The move has led to it refurbishing selected sites into new-ambience, art-deco restaurants that showcase Carluccio’s revamped style and strategy.
“Carluccio’s as a brand had lost its way on a Friday and Saturday night. It wasn’t special enough, people would come in at lunch and breakfast. Casual dining is so sophisticated that you can’t just put a candle on the table, turn the lights down and expect it to compete with a ferocious set of competitors. We had to completely reimagine and reposition the brand.”
The chain has since formed a separate team within the business to lead the Fresca Project, with Jones explaining that its renovation work has covered all elements of the brand and business. So far, it has renovated four sites which include Chester, Dublin, Newcastle and, most recently, Richmond, which opened in February. Carluccio’s held back for a six-week period of analysis before reopening the restaurant in order to utilise customer feedback from previous relaunches to strengthen the offering.
Statistics suggested it could be doing better so it focused on elevating service and “premiumising” the menu. It has upgraded the food offer, improved service and administered an interior makeover that is very different from what customers would normally expect when visiting Carluccio’s.
In hindsight, we should have done stuff differently, but we’re not alone in that, it is a common element of casual dining”
Jones claims the feedback it has received has been “off the scale”, adding: “It’s signalling a way for us to head forward and the plan is to do another six or seven this calendar year, that’s where we’re heading. Hopefully, there will be another reiteration of what we have done at Richmond.”
Significantly, Carluccio’s is now attempting to reposition the brand in the “premium casual dining” sector because it did not “sit comfortably” in the mass market due to its pricing, Jones says. The chain has upgraded its offer with a more premium food menu and a greater variety of fish and steaks, plus a more extensive wine list which offers a French tipple — a rarity for a brand which is known for being ‘pure Italian’.
Alongside the food and drink element, Carluccio’s has also tried to change the ambience at the Richmond branch by buying comfier furniture, altering the lighting and playing different music. Jones explains: “That was one of the big issues that we struggled with, our furniture was very café, very day-time, flimsy and noisy. If you go to Richmond now it’s sumptuous and comfortable and customers can happily sit there for an hour and a half sitting and drinking a bottle of wine. All those things pushed us into a premium casual dining space and that’s where we want to be.”
Despite changing the brand’s approach, Jones insists that he will never resort to extensive discounts to get customers through the doors — unlike many of its competitors.
He states: “One area we have tried to steer clear of is discounts; we do a little bit every year during January, almost as a ‘thank you’ for Christmas.
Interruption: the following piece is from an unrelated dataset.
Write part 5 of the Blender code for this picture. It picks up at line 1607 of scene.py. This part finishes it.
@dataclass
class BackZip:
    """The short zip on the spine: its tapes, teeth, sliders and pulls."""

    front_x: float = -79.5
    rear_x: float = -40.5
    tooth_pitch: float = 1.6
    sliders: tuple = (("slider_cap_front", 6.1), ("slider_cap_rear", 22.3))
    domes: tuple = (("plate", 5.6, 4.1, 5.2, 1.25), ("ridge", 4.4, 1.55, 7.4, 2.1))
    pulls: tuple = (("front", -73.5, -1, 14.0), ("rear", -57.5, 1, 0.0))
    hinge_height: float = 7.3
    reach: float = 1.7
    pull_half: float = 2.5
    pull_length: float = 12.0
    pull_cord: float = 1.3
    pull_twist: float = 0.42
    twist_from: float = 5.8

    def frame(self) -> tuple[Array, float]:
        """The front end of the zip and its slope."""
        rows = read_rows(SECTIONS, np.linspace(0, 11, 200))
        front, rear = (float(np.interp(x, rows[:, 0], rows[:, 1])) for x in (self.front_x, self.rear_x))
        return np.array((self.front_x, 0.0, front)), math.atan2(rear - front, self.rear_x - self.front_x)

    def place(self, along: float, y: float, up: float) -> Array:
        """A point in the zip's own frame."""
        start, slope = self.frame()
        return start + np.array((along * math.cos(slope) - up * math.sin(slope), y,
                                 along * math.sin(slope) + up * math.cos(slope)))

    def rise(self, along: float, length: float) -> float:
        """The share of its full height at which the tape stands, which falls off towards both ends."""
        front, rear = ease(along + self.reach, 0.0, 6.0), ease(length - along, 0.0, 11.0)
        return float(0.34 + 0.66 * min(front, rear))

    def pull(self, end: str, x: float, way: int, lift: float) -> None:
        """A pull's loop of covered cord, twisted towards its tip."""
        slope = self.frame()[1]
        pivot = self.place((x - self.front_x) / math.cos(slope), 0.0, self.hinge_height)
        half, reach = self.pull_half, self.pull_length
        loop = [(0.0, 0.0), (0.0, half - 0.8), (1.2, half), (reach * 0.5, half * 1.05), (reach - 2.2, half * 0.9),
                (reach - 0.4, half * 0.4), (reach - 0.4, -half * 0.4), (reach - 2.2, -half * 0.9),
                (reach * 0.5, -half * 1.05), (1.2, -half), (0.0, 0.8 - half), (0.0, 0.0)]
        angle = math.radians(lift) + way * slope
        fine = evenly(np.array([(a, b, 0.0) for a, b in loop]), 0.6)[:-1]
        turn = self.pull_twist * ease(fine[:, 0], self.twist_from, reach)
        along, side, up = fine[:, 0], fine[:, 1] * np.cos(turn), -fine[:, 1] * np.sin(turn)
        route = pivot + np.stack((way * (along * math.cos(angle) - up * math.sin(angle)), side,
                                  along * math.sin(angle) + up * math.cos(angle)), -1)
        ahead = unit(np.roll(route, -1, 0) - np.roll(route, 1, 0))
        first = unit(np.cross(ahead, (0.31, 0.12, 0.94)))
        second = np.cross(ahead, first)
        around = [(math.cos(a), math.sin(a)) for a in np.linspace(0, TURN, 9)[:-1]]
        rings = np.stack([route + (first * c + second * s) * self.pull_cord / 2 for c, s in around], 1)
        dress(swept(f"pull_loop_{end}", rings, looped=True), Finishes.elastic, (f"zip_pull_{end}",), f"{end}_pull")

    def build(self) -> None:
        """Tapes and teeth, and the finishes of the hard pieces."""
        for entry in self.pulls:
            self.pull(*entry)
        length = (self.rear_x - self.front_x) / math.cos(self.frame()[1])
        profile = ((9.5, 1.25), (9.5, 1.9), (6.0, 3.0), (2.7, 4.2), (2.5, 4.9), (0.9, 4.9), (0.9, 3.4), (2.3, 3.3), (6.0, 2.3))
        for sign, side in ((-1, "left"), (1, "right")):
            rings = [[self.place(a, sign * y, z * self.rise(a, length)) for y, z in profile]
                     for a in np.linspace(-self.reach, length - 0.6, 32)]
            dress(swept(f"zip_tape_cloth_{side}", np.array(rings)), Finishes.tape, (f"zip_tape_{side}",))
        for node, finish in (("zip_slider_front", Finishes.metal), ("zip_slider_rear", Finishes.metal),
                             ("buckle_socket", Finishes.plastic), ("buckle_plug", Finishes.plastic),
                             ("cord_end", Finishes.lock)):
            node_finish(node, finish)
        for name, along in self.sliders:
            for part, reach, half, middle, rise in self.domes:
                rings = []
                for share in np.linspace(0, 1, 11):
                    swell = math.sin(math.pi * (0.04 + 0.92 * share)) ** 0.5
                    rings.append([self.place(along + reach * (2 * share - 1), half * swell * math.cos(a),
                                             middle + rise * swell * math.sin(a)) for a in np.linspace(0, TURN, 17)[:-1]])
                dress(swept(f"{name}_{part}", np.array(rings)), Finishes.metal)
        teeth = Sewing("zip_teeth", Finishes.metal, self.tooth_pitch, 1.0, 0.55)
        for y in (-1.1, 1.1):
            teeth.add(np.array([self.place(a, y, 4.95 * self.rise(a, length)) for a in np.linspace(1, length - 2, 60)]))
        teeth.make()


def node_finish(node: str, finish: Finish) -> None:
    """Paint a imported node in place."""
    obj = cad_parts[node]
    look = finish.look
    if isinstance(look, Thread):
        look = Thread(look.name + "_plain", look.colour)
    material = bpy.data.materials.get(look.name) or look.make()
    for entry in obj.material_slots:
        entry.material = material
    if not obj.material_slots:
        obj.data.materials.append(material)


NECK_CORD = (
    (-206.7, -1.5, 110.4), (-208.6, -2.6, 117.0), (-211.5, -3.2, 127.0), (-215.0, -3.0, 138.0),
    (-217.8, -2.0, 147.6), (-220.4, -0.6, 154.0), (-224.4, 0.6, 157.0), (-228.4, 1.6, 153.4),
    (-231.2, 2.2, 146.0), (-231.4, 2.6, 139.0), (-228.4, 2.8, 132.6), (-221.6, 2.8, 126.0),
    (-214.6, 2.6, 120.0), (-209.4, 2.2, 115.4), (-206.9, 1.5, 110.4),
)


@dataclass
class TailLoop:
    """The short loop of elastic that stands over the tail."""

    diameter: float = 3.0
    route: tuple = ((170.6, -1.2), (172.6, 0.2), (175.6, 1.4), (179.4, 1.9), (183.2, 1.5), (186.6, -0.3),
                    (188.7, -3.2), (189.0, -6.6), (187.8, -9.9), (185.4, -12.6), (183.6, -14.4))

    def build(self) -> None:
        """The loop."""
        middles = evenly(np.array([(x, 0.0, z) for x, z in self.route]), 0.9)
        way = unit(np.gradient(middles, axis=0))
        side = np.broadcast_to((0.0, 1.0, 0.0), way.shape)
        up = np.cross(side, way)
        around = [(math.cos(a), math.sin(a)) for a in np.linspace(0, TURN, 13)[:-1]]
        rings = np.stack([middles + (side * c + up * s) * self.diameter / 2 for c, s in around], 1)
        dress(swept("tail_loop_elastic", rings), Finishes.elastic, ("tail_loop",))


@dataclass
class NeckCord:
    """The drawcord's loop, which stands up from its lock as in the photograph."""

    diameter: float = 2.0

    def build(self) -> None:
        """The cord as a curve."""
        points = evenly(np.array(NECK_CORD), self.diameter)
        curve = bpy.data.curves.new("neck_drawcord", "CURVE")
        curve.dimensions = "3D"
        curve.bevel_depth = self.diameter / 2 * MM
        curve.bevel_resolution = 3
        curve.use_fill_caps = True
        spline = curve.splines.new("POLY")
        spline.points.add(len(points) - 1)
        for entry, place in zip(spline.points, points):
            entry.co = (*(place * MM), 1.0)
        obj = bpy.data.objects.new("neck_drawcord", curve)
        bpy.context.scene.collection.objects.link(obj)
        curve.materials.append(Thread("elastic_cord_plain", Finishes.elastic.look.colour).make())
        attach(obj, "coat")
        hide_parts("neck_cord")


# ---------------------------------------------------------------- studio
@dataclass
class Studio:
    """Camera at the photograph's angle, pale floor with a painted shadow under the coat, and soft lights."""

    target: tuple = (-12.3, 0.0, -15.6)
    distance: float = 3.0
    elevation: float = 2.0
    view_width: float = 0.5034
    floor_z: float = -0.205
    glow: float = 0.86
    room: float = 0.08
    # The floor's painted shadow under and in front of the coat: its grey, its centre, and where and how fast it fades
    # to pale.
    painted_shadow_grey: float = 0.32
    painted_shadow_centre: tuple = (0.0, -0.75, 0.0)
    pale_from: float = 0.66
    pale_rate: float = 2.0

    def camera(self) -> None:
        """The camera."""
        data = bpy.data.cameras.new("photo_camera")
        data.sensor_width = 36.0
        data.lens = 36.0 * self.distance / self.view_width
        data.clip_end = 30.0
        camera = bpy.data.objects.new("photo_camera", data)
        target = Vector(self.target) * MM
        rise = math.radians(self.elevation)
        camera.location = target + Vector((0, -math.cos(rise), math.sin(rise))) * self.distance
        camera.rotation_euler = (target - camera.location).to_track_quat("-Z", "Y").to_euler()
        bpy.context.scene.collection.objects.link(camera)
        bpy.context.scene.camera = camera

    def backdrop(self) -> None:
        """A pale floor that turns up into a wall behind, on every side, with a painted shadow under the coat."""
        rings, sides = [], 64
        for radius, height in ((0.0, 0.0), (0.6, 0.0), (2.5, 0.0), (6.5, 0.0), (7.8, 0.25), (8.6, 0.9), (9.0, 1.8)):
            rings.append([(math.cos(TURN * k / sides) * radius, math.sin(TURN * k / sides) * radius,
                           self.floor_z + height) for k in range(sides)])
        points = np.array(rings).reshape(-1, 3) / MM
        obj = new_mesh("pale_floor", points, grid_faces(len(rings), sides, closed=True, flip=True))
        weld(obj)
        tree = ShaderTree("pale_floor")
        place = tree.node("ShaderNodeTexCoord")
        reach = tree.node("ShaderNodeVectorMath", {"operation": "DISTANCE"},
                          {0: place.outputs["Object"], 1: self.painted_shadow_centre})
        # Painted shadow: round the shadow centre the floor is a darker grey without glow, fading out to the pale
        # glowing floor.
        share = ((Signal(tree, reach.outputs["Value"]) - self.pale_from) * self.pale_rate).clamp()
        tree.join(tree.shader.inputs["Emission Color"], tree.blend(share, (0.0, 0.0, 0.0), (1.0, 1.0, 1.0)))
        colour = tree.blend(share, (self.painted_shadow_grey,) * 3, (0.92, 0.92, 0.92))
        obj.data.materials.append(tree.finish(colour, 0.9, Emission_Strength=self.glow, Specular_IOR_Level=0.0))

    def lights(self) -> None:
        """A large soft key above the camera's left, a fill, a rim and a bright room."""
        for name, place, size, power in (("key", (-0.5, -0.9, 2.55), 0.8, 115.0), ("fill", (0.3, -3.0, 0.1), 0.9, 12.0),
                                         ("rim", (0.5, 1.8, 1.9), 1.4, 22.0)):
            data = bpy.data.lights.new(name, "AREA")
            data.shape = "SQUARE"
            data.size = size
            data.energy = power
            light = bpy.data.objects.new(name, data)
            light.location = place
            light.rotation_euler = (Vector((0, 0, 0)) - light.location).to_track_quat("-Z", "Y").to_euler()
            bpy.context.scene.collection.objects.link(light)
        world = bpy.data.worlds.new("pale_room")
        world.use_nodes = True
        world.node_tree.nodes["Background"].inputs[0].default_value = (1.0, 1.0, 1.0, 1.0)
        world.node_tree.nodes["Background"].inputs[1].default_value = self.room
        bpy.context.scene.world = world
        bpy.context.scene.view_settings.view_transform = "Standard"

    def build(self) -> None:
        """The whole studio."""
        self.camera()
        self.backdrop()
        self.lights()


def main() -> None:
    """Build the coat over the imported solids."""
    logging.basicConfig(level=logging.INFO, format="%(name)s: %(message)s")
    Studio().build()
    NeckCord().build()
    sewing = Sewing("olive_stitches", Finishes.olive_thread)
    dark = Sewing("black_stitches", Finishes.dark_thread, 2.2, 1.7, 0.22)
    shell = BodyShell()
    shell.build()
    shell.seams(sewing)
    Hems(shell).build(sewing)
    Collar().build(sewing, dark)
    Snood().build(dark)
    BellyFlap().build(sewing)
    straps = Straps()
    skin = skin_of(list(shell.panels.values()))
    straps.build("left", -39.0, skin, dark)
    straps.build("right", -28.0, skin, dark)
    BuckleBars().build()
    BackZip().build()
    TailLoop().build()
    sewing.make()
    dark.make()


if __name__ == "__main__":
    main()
But you will not find us doing 40% across the board on a voucher. Our view is that you’ve got your everyday pricing wrong if you can do that. We’re investing much more into the quality of food and the quality of service.”
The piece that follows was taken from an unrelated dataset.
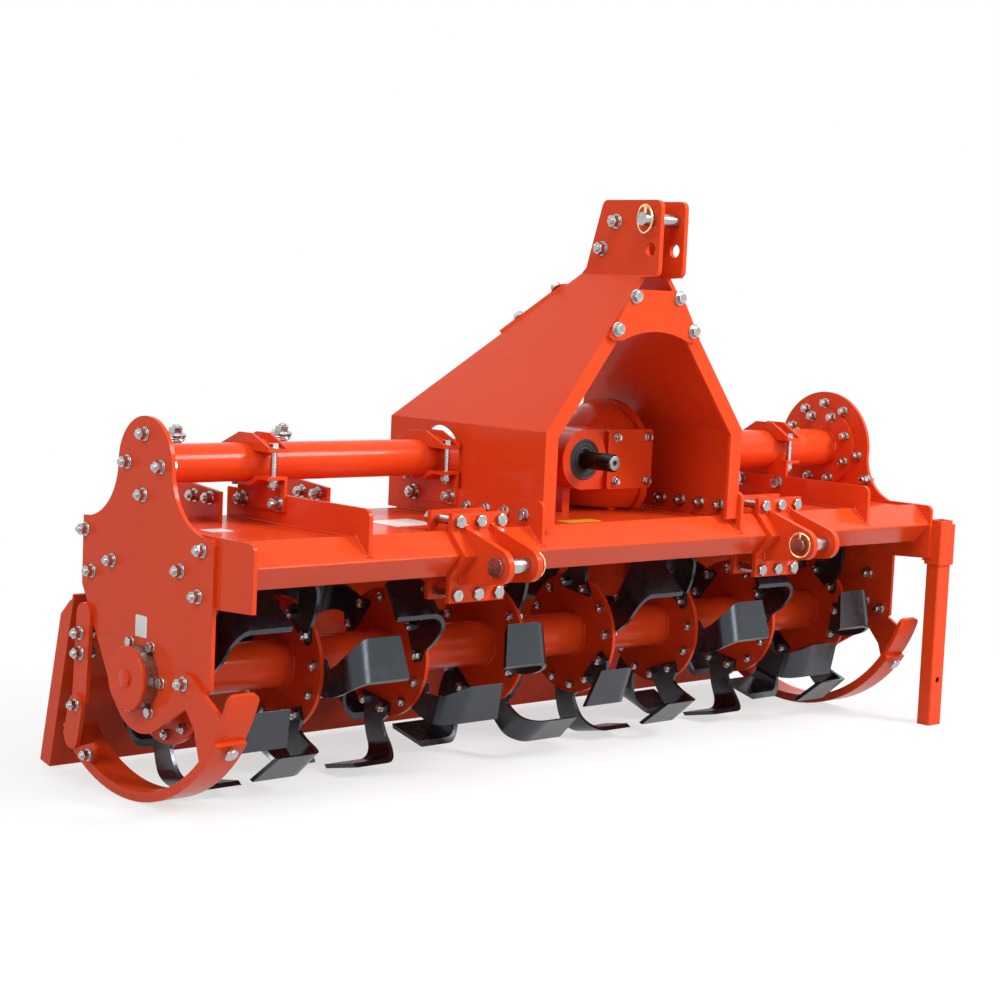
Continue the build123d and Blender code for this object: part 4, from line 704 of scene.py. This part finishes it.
def ring_clip(name, centre, pin_way, reach, tilt=0.22):
    """A lynch pin: a peg up from the pin's end and a sprung ring round it."""
    s = Shape()
    centre = Vector(centre)
    path = circle(centre, Vector(pin_way) + AXIS_Y * tilt, reach, 40, CLIP_SQUASH)
    sweep(s, path, CLIP_WIRE_R, 10, True)
    s.make(name + "_ring", "frame", "zinc", BRASS)
    s = Shape()
    rod(s, centre, centre + UP * (reach - 1), PEG_R)
    rod(s, centre + UP * (reach - 6), centre + UP * (reach + 2), PEG_HEAD_R)
    s.make(name + "_peg", "frame", "zinc", BRASS)


def hitch():
    s = Shape()
    for side in (-1, 1):
        for dx in HITCH_BOLT_X:
            for z in HITCH_BOLT_Z:
                x = side * (BRACKET_MID + dx)
                bolt(s, (x, BRACKET_FACE, z), FRONT, BOLT_XL, False)
                rod(s, (x, BRACKET_FACE + 2, z), (x, BACK_FACE - 2, z), BOLT_BODY_R)
                nut(s, (x, BACK_FACE, z), REAR, BOLT_XL, 6)
    s.make("hitch_bolts", "frame", "zinc", ZINC)
    s = Shape()
    y = BRACKET_FACE - LUG_BEAD_OUT
    for side in (-1, 1):
        for reach in (LUG_INNER, LUG_INNER + LUG_T):
            for way in (-1, 1):
                x = side * BRACKET_MID + way * reach
                weld(s, (x, y, LUG_WELD_LOW), (x, y, LUG_WELD_HIGH), LUG_BEAD)
        for way in (-1, 1):
            x0 = side * BRACKET_MID + way * LUG_INNER
            x1 = side * BRACKET_MID + way * (LUG_INNER + LUG_T)
            weld(s, (x0, y, LUG_WELD_TOP), (x1, y, LUG_WELD_TOP), LUG_TOP_BEAD)
    s.make("hitch_welds", "frame", "red_paint", RED)
    inner = high("hitch_pin_left").x - CLIP_FROM_END
    ring_clip("lower_clip_left", (inner, PIN_Y, PIN_Z), RIGHT, CLIP_REACH)
    ring_clip("lower_clip_right", (-inner, PIN_Y, PIN_Z), LEFT, CLIP_REACH, -0.3)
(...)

Before Carluccio’s began Project Fresca it had seen its dinnertime traffic drop on weekends and witnessed lunch periods generate higher revenue across the board. Since rejuvenating the selected sites the chain has watched evening meals bounce back and overtake weekend lunchtime sales.
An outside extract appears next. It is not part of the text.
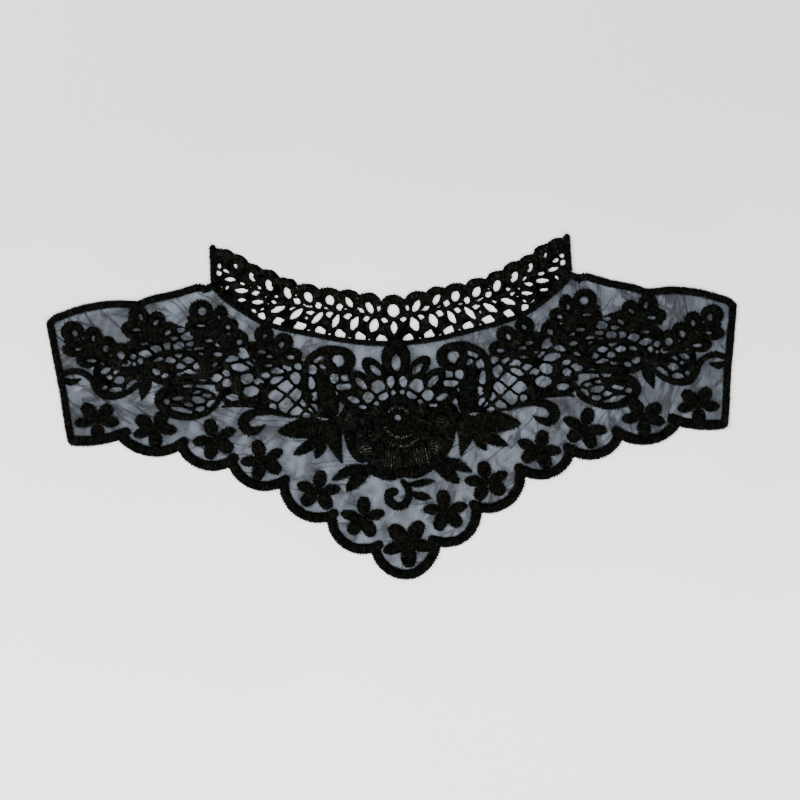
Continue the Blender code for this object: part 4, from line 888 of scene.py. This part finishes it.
SMALL_GAPS = (
    # x, y, width, height and tilt of each gap that is narrower than 4 mm
    (-167.0, 39.7, 4.0, 1.0, 0), (-156.0, 37.2, 2.6, 2.0, 0), (-159.3, 34.1, 3.4, 1.6, 10),
    (-143.2, 36.9, 3.6, 2.6, -15), (-143.1, 33.0, 2.2, 1.6, 0), (-152.9, 29.0, 3.8, 1.5, 25),
    (-156.8, 26.3, 2.0, 2.0, 0), (-159.7, 20.4, 2.6, 1.8, 0), (-163.3, 42.3, 2.2, 1.6, 0),
    (-134.5, 48.0, 4.2, 1.1, 0), (-130.3, 49.7, 2.6, 1.4, 30), (-139.6, 34.5, 2.4, 3.4, -20),
    (-112.7, 39.8, 3.2, 1.4, 0), (-107.2, 40.1, 5.0, 1.4, 0), (-118.5, 36.7, 4.2, 1.6, 0),
    (-108.8, 30.5, 3.4, 3.8, -30), (-118.0, 26.8, 4.2, 1.5, 10), (-126.8, 26.0, 3.8, 1.8, 10),
    (-122.0, 21.5, 3.2, 1.0, 0), (-106.3, 22.4, 3.4, 1.0, 0), (-107.0, 36.9, 3.6, 2.4, -20),
    (-126.0, 11.8, 3.2, 3.2, 0), (-104.2, 14.3, 4.8, 1.6, -5), (-111.9, 20.0, 7.5, 1.6, -10),
    (-101.5, 19.6, 6.6, 0.8, 0), (-93.0, 26.2, 3.6, 2.6, -15), (-95.8, 41.7, 4.2, 1.6, -5),
    (-91.0, 44.9, 1.6, 4.0, -10), (-102.9, 32.4, 2.4, 1.6, -20), (-99.4, 31.1, 4.2, 1.4, 20),
    (-103.2, 28.9, 1.8, 1.4, 0), (-80.0, 31.0, 4.4, 1.8, -40), (-76.3, 33.0, 4.2, 1.3, 10),
    (-77.0, 43.7, 4.4, 1.8, -5), (-68.6, 33.8, 4.4, 1.6, -10), (-62.8, 35.1, 1.2, 3.4, -35),
    (-53.9, 28.4, 3.2, 2.8, 0), (-68.3, 7.5, 3.0, 3.0, 0), (-46.6, 5.4, 4.6, 4.6, 20),
    (-50.2, 1.6, 4.4, 2.8, 10),
)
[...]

“Our lunch had got bigger than our dinner on those days — and in the refurbished sites that’s the other way around now, so we’ve kept lunch and grown dinner. It’s a very competitive market and I think it’s much more around brand sensory,” says Jones.
“If you’re booking a restaurant and you’re booking it for a husband and wife, you need to be confident that the experience is going to be fantastic — and that’s how you win on a Friday and Saturday night. But that does require menu, service and decor and that can only come from Fresca sites — that’s not to say that we abandon it everywhere else but to really win on the sites all of those have to come together.”
Despite seeing a hike in Fresca site sales, Jones is honest about the current climate. He points out that sites on the high street or near failing retailers have especially struggled in recent years.
He comments: “Anybody telling the truth would say that trading is still tough out there. There are exceptions to that, there are premium brands which are exceptions to that, but the mass market is tough. So we have to spend this money to be strong in the area.”
We had to completely reimagine and reposition the brand”
“Footfall is absolutely key to our brand. If you are in the middle of a shopping centre and on one end is Debenhams and the other is House of Fraser, you are not going to have both of those in a year or two’s time. That’s going to be a pretty tough place to be. So what you need to understand is why customers are coming to that part of the street or centre and it’s that highly detailed work that’s required.”
Jones and his management team have had to take a long, hard look in the mirror over the past year. What they have seen hasn’t always been pretty, but they are adamant that they have found the right remedy to ensure the business has a bright future ahead of it.
Throwing off the menu development shackles
Carluccio’s is synonymous with Italian cuisine, but eagle-eyed customers will have spotted some exceptions of late after the chain explored ways to expand its menu. Since upgrading its food and drink offer, the company has added its first non-Italian items which include avocados and French wine.
In a bid to attract more customers and stay up to date with culinary trends, CEO Mark Jones says the company realised it no longer made sense to restrict itself to Italian-only ingredients. A “radical” rethink was required.
“We were being defined too closely with being pure Italian,” he explains. “Absolutely everything we sold had to be Italian. And then we went to Italy and spotted people eating avocados — it turns out you can actually serve smashed avocado on toast for breakfast in an Italian restaurant.”
Additionally, it has also introduced French wine to its restaurants, having only ever done so once before in 20 years.
“The one example was in [founder] Antonio Carluccio’s Neal Street restaurant where he had French wine as well as Italian wine. So I think we were cautious about being too Italian and that had constrained us and affected us from doing some menu development work, so we’ve thrown off the shackles.”
The firm still has more than 10,000 recipes from its founder and sticks to his menu development mantra of ‘maximum flavour, minimum fuss’.
But its willingness to begin introducing items from outside of Italy look set to provide it with greater flexibility as it hones its food proposition.